:: WHAT YOU ARE ASKED TO DO ::
Everything from the line with "cut_at_floor(torso)" through the line with "obj.matrix_parent_inverse = Matrix.Identity(4)" should be repeated exactly, both of those lines included, and nothing else.

++++ GIVEN DATA

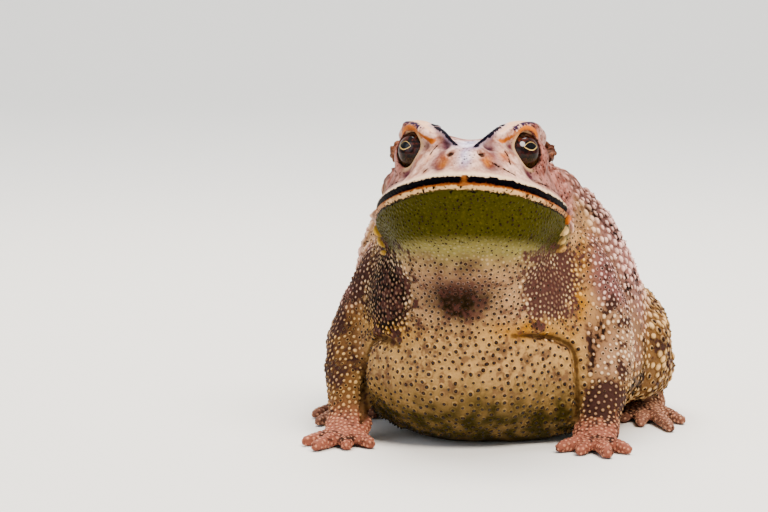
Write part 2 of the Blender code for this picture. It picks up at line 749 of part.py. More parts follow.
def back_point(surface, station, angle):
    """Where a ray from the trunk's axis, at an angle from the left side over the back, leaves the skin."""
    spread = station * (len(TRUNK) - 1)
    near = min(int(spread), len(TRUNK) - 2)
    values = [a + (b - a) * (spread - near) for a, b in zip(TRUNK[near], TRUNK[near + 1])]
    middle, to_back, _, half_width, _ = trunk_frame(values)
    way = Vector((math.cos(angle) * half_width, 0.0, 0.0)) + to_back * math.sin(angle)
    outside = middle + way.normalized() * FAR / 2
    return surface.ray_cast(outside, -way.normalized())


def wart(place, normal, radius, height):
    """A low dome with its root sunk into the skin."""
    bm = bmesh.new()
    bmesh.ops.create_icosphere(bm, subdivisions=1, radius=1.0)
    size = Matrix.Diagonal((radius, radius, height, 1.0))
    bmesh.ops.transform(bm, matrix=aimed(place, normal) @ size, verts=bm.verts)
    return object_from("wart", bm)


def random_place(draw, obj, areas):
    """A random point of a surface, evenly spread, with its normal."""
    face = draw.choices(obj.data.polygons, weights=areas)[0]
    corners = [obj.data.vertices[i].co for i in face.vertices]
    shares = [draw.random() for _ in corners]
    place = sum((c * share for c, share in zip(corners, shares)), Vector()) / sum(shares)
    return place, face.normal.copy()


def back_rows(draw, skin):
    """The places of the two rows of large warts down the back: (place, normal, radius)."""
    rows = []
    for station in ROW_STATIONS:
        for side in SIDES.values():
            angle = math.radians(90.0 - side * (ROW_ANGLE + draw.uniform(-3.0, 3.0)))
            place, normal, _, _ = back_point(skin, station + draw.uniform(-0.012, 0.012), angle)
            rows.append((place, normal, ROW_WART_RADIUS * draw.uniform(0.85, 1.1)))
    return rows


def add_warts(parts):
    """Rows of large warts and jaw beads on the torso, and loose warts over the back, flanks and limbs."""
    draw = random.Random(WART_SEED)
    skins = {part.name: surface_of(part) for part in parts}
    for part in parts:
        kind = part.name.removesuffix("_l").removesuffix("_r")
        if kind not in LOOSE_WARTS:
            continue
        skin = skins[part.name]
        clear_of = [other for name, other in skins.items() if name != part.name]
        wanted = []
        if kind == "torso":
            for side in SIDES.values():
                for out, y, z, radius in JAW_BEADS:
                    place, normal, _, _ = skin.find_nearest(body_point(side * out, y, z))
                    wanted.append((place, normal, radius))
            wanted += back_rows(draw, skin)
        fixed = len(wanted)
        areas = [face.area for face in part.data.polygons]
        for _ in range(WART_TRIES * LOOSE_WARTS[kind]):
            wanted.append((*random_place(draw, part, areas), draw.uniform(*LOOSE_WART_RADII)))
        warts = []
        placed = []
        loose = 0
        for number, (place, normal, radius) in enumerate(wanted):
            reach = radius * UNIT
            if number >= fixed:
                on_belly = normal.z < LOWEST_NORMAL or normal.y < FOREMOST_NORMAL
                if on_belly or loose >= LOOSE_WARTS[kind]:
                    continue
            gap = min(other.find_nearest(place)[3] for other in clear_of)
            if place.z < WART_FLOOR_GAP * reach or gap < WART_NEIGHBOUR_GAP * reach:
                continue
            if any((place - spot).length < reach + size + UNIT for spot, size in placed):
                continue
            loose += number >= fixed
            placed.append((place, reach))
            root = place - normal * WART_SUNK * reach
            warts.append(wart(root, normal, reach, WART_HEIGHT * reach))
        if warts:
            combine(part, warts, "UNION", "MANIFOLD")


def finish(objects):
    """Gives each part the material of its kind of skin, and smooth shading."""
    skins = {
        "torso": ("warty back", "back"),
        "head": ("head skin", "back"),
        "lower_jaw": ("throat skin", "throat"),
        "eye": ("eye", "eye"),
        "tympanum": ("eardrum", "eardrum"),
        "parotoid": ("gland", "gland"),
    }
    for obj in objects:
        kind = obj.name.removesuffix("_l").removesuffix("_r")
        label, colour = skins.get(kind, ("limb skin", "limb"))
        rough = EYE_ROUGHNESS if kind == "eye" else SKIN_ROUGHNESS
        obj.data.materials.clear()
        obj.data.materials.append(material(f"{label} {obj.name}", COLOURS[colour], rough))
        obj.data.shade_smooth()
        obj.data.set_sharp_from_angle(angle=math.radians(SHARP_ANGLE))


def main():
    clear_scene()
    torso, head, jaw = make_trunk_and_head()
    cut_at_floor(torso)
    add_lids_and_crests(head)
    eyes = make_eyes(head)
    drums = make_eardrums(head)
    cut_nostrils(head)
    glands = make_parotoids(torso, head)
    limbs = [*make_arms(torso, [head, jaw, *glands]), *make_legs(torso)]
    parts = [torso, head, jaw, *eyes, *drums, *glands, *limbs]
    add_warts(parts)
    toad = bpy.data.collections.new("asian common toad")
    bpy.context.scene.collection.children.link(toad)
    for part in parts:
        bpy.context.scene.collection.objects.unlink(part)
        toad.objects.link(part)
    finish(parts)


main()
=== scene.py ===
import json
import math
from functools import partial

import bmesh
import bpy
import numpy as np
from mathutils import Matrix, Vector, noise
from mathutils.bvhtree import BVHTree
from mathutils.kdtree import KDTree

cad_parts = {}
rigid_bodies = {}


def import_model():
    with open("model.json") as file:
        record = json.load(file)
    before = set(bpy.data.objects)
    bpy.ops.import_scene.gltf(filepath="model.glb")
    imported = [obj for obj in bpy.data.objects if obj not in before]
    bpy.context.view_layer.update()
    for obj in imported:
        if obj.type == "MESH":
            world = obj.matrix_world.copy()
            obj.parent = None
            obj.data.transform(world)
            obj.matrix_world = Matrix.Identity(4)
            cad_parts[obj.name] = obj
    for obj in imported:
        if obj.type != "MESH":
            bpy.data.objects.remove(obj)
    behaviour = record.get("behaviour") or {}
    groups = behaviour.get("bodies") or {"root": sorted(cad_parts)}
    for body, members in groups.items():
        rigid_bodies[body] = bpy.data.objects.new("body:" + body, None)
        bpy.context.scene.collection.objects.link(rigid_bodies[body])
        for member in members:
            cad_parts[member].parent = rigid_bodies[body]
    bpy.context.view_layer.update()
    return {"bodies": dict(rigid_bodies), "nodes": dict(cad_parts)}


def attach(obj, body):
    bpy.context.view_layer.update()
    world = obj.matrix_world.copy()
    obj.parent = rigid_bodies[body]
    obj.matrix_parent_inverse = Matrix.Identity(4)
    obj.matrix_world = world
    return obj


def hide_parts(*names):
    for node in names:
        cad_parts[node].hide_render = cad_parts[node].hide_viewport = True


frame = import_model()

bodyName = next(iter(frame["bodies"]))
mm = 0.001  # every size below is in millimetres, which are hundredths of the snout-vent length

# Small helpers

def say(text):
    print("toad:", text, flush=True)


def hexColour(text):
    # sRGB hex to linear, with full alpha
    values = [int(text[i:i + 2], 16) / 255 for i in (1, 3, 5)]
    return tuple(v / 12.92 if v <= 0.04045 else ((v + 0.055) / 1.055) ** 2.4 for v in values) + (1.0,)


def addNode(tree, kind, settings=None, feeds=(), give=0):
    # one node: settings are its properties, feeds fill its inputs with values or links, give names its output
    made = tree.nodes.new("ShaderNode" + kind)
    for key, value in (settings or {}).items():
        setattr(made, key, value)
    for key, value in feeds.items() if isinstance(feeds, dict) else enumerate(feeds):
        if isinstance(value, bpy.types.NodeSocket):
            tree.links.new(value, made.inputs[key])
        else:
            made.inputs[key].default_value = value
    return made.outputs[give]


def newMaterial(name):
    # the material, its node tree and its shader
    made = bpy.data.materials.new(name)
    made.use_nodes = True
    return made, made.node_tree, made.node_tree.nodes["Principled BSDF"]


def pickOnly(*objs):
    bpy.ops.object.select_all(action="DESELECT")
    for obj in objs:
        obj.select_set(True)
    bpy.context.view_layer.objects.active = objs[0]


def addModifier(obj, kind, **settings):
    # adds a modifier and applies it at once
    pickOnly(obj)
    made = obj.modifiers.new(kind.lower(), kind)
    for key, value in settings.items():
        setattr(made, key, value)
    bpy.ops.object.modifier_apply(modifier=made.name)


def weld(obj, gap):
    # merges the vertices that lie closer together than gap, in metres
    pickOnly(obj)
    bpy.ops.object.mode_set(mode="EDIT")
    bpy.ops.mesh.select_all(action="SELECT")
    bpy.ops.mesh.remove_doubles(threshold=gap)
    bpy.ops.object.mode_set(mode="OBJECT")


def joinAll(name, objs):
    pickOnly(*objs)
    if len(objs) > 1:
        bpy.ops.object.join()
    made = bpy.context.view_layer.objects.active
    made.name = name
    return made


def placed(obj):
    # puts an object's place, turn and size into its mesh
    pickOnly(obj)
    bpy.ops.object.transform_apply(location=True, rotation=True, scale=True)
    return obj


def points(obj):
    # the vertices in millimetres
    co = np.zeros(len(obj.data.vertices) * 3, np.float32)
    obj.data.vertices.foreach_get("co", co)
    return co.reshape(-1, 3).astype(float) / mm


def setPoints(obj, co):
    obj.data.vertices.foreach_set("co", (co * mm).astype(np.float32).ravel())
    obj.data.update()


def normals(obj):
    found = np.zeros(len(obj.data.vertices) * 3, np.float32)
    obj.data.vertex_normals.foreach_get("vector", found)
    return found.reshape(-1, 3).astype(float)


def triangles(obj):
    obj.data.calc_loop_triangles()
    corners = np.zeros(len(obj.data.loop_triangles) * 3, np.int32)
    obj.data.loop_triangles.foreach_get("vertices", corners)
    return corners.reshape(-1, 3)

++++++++

:: EXPECTED ANSWER ::
    cut_at_floor(torso)
    add_lids_and_crests(head)
    eyes = make_eyes(head)
    drums = make_eardrums(head)
    cut_nostrils(head)
    glands = make_parotoids(torso, head)
    limbs = [*make_arms(torso, [head, jaw, *glands]), *make_legs(torso)]
    parts = [torso, head, jaw, *eyes, *drums, *glands, *limbs]
    add_warts(parts)
    toad = bpy.data.collections.new("asian common toad")
    bpy.context.scene.collection.children.link(toad)
    for part in parts:
        bpy.context.scene.collection.objects.unlink(part)
        toad.objects.link(part)
    finish(parts)


main()
=== scene.py ===
import json
import math
from functools import partial

import bmesh
import bpy
import numpy as np
from mathutils import Matrix, Vector, noise
from mathutils.bvhtree import BVHTree
from mathutils.kdtree import KDTree

cad_parts = {}
rigid_bodies = {}


def import_model():
    with open("model.json") as file:
        record = json.load(file)
    before = set(bpy.data.objects)
    bpy.ops.import_scene.gltf(filepath="model.glb")
    imported = [obj for obj in bpy.data.objects if obj not in before]
    bpy.context.view_layer.update()
    for obj in imported:
        if obj.type == "MESH":
            world = obj.matrix_world.copy()
            obj.parent = None
            obj.data.transform(world)
            obj.matrix_world = Matrix.Identity(4)
            cad_parts[obj.name] = obj
    for obj in imported:
        if obj.type != "MESH":
            bpy.data.objects.remove(obj)
    behaviour = record.get("behaviour") or {}
    groups = behaviour.get("bodies") or {"root": sorted(cad_parts)}
    for body, members in groups.items():
        rigid_bodies[body] = bpy.data.objects.new("body:" + body, None)
        bpy.context.scene.collection.objects.link(rigid_bodies[body])
        for member in members:
            cad_parts[member].parent = rigid_bodies[body]
    bpy.context.view_layer.update()
    return {"bodies": dict(rigid_bodies), "nodes": dict(cad_parts)}


def attach(obj, body):
    bpy.context.view_layer.update()
    world = obj.matrix_world.copy()
    obj.parent = rigid_bodies[body]
    obj.matrix_parent_inverse = Matrix.Identity(4)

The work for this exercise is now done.